The noteworthy alteration has also been introduced by the aforementioned ITRE Report of 27 February 2018 to Article 15 of the said directive - that the EU Member States must ensure that active customers owning a storage facility:
(a) have the right to a grid connection within a reasonable time following the request;
(b) are not subject to additional taxes, surcharges, and fees for the electricity stored in the storage facility;
(c) are distinguished from generators and not subject to related licensing requirements and fees;
(d) are allowed to provide several services simultaneously, if technically feasible.
However, this ITRE's drafting was subject to more subsequent - and important - amendments and, finally, materialised as Article 15(5) of the Recast Directive - see the textbox below.
The policies and measures to ensure the non-discriminatory participation of energy storage, including via aggregation, should be described in the national climate and energy plans, the EU Member States are required to prepare under Article 3 of the Regulation of the European Parliament and of the Council on the Governance of the Energy Union.

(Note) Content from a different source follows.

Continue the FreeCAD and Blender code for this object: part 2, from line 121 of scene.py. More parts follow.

According to "Study on energy storage – Contribution to the security of the electricity supply in Europe, Final Report" (March 2020, p. 11):
"Member States should eliminate the double charging of grid tariffs. Double imposition of grid tariffs (that is, during storage charge and discharge) on stored energy are especially detrimental and should be eliminated. The current tariffication practices across Member States are still quite diverging, and even if eliminating double charging, do not address all possible cases. For example, concerning the application to existing and new storage facilities, the inclusion of conversion losses, whether the energy is traded in wholesale markets or supplied to end consumers, and the application of tariff rebates on all volumes or only for electricity providing specific services (e.g. balancing)."

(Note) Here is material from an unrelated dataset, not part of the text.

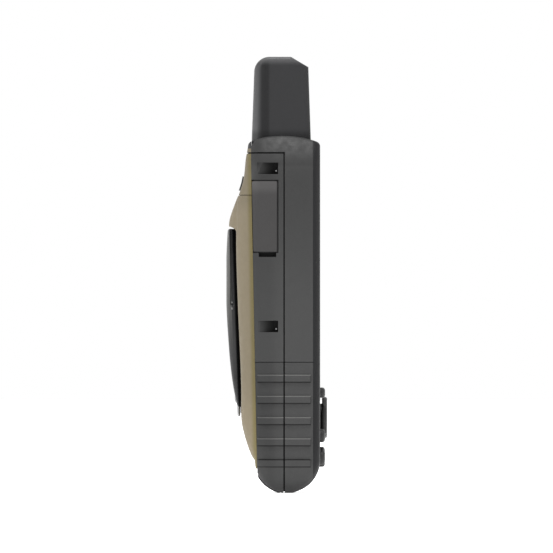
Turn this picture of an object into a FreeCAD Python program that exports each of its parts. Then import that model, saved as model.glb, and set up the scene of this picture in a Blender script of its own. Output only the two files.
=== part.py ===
import FreeCAD, Part

# Handheld satellite navigator with a stub antenna, as a parametric document of separate pieces.
# Millimetres. +Z runs up the case to the antenna, -Y is the front with the screen and keys, +Y is the
# back with the battery door. The origin is under the middle of the whole device, level with its foot.
import math
import os

import Sketcher
from FreeCAD import Placement, Rotation, Vector

DIMENSIONS = {
    # the case's outer form
    "front_y": -15.9,            # plane of the front face
    "foot_radius": 12.0,         # round of the foot, seen from the side
    "foot_corner": 16.0,         # round of the foot's corners, seen from the front
    "foot_flat_angle": 9.0,      # degrees of the foot's round that are left flat to stand on
    "grip_half_width": 29.8,
    "case_half_width": 30.5,
    "waist_low_z": 46.0,         # the grip widens into the case between these two heights
    "waist_high_z": 64.0,
    "shoulder_z": 112.0,
    "shoulder_radius": 26.0,
    "front_corner": 3.0,
    "back_corner": 7.5,
    "crown_radius": 36.0,        # domed top, seen from the side
    "crown_y": -2.0,
    "crown_top_z": 131.2,
    "crown_left_x": -23.0,
    "crown_slope": 4.0,          # degrees that the top falls towards the right
    "crown_fillet": 2.0,
    "wall": 1.8,
    # where the case comes apart
    "bezel_back_y": -13.3,
    "front_wall": 1.5,
    "parting_y": -2.7,
    "parting_gap": 0.5,
    "parting_inset": 0.45,
    "top_parting_z": 124.7,
    "cover_low_y": 7.4,          # the back covers start on a plane through these two points
    "cover_low_z": 20.0,
    "cover_high_y": 9.5,
    "cover_high_z": 126.0,
    "cover_step": 0.9,           # rim that stands above the rear wall
    "rear_wall": 1.6,
    # the battery door, its hump and the top cover
    "door_bottom_z": 8.9,
    "door_top_z": 109.05,
    "cover_bottom_z": 109.35,
    "hump_end_z": 97.8,
    "hump_floor_y": 14.5,
    "hump_fillet": 3.4,
    # the mounting spine on the door
    "spine_top_z": 96.9,
    "spine_end_z": 29.2,
    "spine_end_y": 13.8,
    "spine_edge": 0.9,
    "spine_half_width": 14.0,
    "spine_round": 12.5,
    "rail_depth": 1.4,
    "rail_low_y": 15.8,
    "rail_high_y": 17.1,
    "spine_flat_y": 18.5,
    "rail_stop_z": 68.8,
    # the door latch
    "latch_z": 36.5,
    "latch_floor_y": 13.3,
    "latch_dish_radius": 8.8,
    "latch_shaft_radius": 2.6,
    "latch_head_radius": 3.4,
    "latch_head_y": 15.4,
    "ring_radius": 8.0,
    "ring_wire_radius": 0.6,
    "ring_y": 13.98,
    "running_gap": 0.08,
    # the battery bay
    "bay_half_width": 15.2,
    "bay_low_z": 42.6,
    "bay_high_z": 99.0,
    "bay_floor_y": -1.75,
    "bay_wall": 1.3,
    "battery_radius": 7.2,
    "battery_y": 5.6,
    "battery_x": 7.45,
    "battery_length": 49.3,
    "battery_left_z": 47.2,
    "battery_right_z": 44.9,
    # the antenna
    "antenna_x": -9.0,
    "antenna_foot_z": 126.4,
    "antenna_top_z": 160.0,
    "antenna_half_width": 13.0,
    "antenna_front_y": -12.6,
    "antenna_back_y": 9.3,
    "antenna_taper": 1.0,
    "antenna_round": 5.6,
    "antenna_corner": 4.5,
    "antenna_brow_y": -5.2,
    "antenna_brow_drop": 3.8,
    # screen and keys
    "lens_half_width": 22.3,
    "lens_low_z": 49.6,
    "lens_high_z": 114.0,
    "lens_thickness": 1.3,
    "keymat_y": -11.2,
    "key_front_y": -17.7,
    "key_gap": 0.3,
    "rocker_z": 27.5,
    "rocker_radius": 7.6,
    "rocker_neck": 5.2,
    "rocker_under_y": -16.6,
    "rocker_front_y": -18.5,
    "rocker_axis_y": -12.4,
    "pivot_radius": 0.7,
    # side details
    "grip_top_z": 48.1,
    "grip_depth": 0.9,
    "grip_from_x": 13.0,
    "rib_proud": 0.5,
    "rib_height": 2.6,
    "rib_pitch": 7.77,
    "rib_first_z": 10.9,
    "port_cap_low_z": 88.35,
    "port_cap_high_z": 114.5,
    "port_cap_front_y": -0.3,
    "port_cap_depth": 1.6,
    "cap_gap": 0.3,
    "port_z": 102.0,
    "port_y": 3.6,
    "jack_z": 113.6,
    "catch_low_z": 61.1,
    "catch_high_z": 119.0,
    "catch_height": 4.2,
    "catch_depth": 2.5,
    "power_z": 105.0,
    "power_y": -7.3,
    "screw_x": 25.6,
    "screw_radius": 1.0,
    "board_half_width": 22.8,
}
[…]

Also the E.DSO in its Guidance of June 2021 on Distribution Network Tariff Structures underlines that while producers (renewable as well as conventional) should pay for the distribution network availability as well and be incentivised to efficient location and usage, when storage is applied, a solution needs to be considered for the problem of paying twice for the energy withdrawn and injected.
The need to eliminate double charges is addressed by Article 15(5)(b) of the Directive (EU) 2019/944 of the European Parliament and of the Council of 5 June 2019 on common rules for the internal market in electricity (recast).
Ownership, development, management and operation of energy storage facilities by Transmission System Operators
A new important provision (Article 54 of the Recast Electricity Directive) prohibits Transmission System Operators (TSOs), as a general principle, from owning, developing, managing or operating energy storage.
The underlying idea is that network operators should not own, develop, manage or operate energy storage facilities, as in the new electricity market design storage services should be market-based and competitive (Implementation of TSO and DSO Unbundling Provisions, Update and Clean Energy Package Outlook, CEER Status Review, Legal Affairs Committee, Ref: C18-LAC-02-08, 14 June 2019, p. 45, 46).
Consequently, cross-subsidisation between energy storage and the regulated functions of distribution or transmission should be avoided.
This prohibition is involved with the two potential derogations for the EU Member States: they may allow TSOs to own, develop, manage or operate energy storage facilities:
- where they are fully integrated network components and the regulatory authority has granted its approval or,
- where a series of (cumulative) conditions is fulfilled including a tendering procedure as well as ex-ante review and approval by the National Regulatory Authority (NRA).
Decisions to grant a derogation also have to be notified to ACER and the European Commission.
As regards the first derogation, Recital 63 of the Recast Electricity Directive clarifies that where energy storage facilities are fully integrated network components that are not used for balancing or congestion management, they should not, subject to approval by the regulatory authority, be required to comply with the same strict limitations for system operators to own, develop, manage or operate those facilities.
Capacitors or flywheels which provide important services for network security and reliability, and contribute to synchronisation of different parts of the system, are given as examples of fully integrated network components.
The conditions for the second derogation are as follows:
a) other parties, following a tendering procedure (subject to review and approval by the regulatory authority) have not been awarded with a right to own, develop, control, manage or operate such facilities or could not deliver these services at a reasonable cost and in a timely manner;
b) such facilities are necessary for the TSOs to fulfil their obligations under this Directive for the efficient, reliable and secure operation of the transmission system and they are not used to buy or sell electricity in the electricity markets; and
c) the regulatory authority has assessed the necessity of such derogation, has carried out an ex-ante review of the applicability of a tendering procedure, including the conditions of the tendering procedure, and granted its approval.
This implies new tasks for NRAs, among others, NRA approval in case of a derogation.
Derogations are to be also be subject to regular reassessment by the NRA in view of a phasing-out of TSO energy storage activities (in which case the NRA also has to ensure phase-out).
In sum: derogations are subject to clearly detailed conditions and can only be granted after an enquiry and approval by regulators.